### [Required task]
Write out every line of the material exactly as it appears.

>> START Data provided

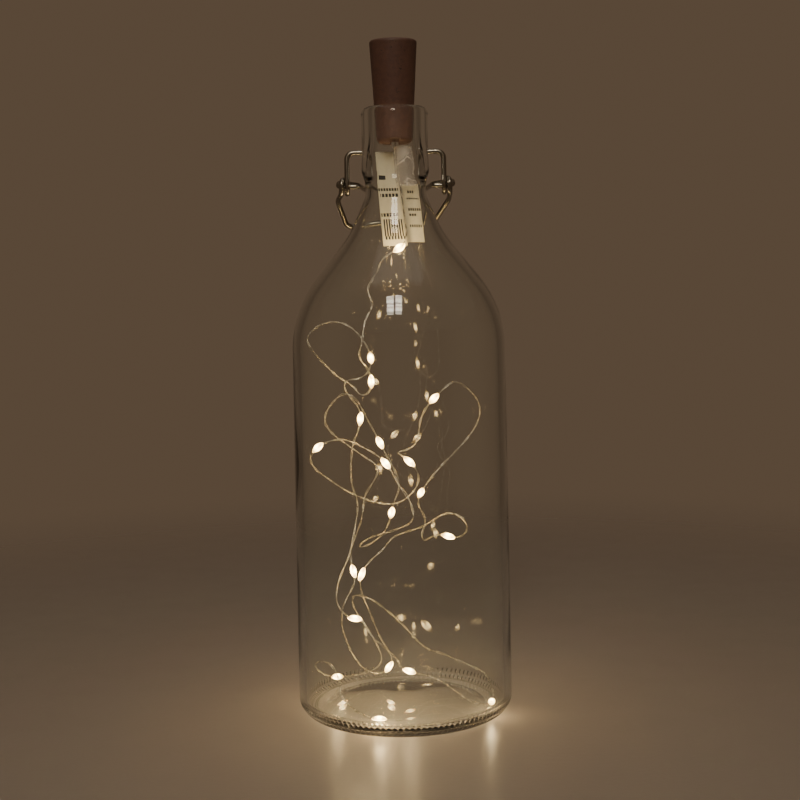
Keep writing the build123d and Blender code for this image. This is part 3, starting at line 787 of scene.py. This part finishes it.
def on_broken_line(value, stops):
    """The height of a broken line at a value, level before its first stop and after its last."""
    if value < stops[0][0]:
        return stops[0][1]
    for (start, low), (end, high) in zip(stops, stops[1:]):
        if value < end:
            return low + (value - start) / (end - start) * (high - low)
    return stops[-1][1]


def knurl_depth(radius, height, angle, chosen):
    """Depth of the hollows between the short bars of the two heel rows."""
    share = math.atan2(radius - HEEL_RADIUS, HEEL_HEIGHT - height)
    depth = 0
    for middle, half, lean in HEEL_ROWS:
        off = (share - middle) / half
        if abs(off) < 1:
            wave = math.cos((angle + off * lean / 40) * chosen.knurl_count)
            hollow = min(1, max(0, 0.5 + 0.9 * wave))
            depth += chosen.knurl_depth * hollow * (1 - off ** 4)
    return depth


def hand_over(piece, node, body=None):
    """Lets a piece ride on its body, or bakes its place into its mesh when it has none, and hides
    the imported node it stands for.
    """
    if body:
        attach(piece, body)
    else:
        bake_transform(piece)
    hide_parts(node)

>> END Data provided

### [Answer to the exercise]
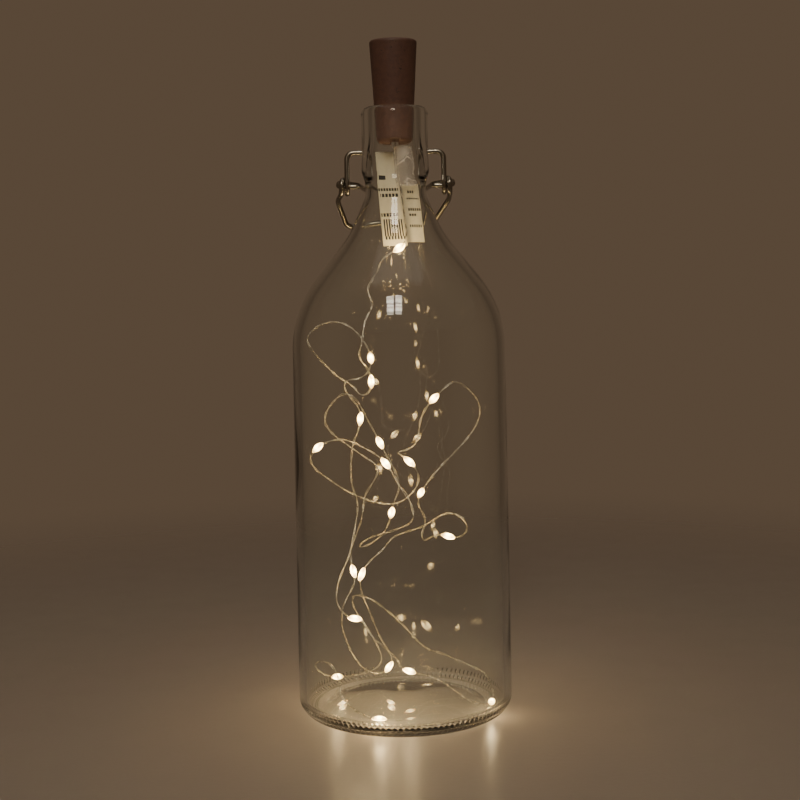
Keep writing the build123d and Blender code for this image. This is part 3, starting at line 787 of scene.py. This part finishes it.
def on_broken_line(value, stops):
    """The height of a broken line at a value, level before its first stop and after its last."""
    if value < stops[0][0]:
        return stops[0][1]
    for (start, low), (end, high) in zip(stops, stops[1:]):
        if value < end:
            return low + (value - start) / (end - start) * (high - low)
    return stops[-1][1]


def knurl_depth(radius, height, angle, chosen):
    """Depth of the hollows between the short bars of the two heel rows."""
    share = math.atan2(radius - HEEL_RADIUS, HEEL_HEIGHT - height)
    depth = 0
    for middle, half, lean in HEEL_ROWS:
        off = (share - middle) / half
        if abs(off) < 1:
            wave = math.cos((angle + off * lean / 40) * chosen.knurl_count)
            hollow = min(1, max(0, 0.5 + 0.9 * wave))
            depth += chosen.knurl_depth * hollow * (1 - off ** 4)
    return depth


def hand_over(piece, node, body=None):
    """Lets a piece ride on its body, or bakes its place into its mesh when it has none, and hides
    the imported node it stands for.
    """
    if body:
        attach(piece, body)
    else:
        bake_transform(piece)
    hide_parts(node)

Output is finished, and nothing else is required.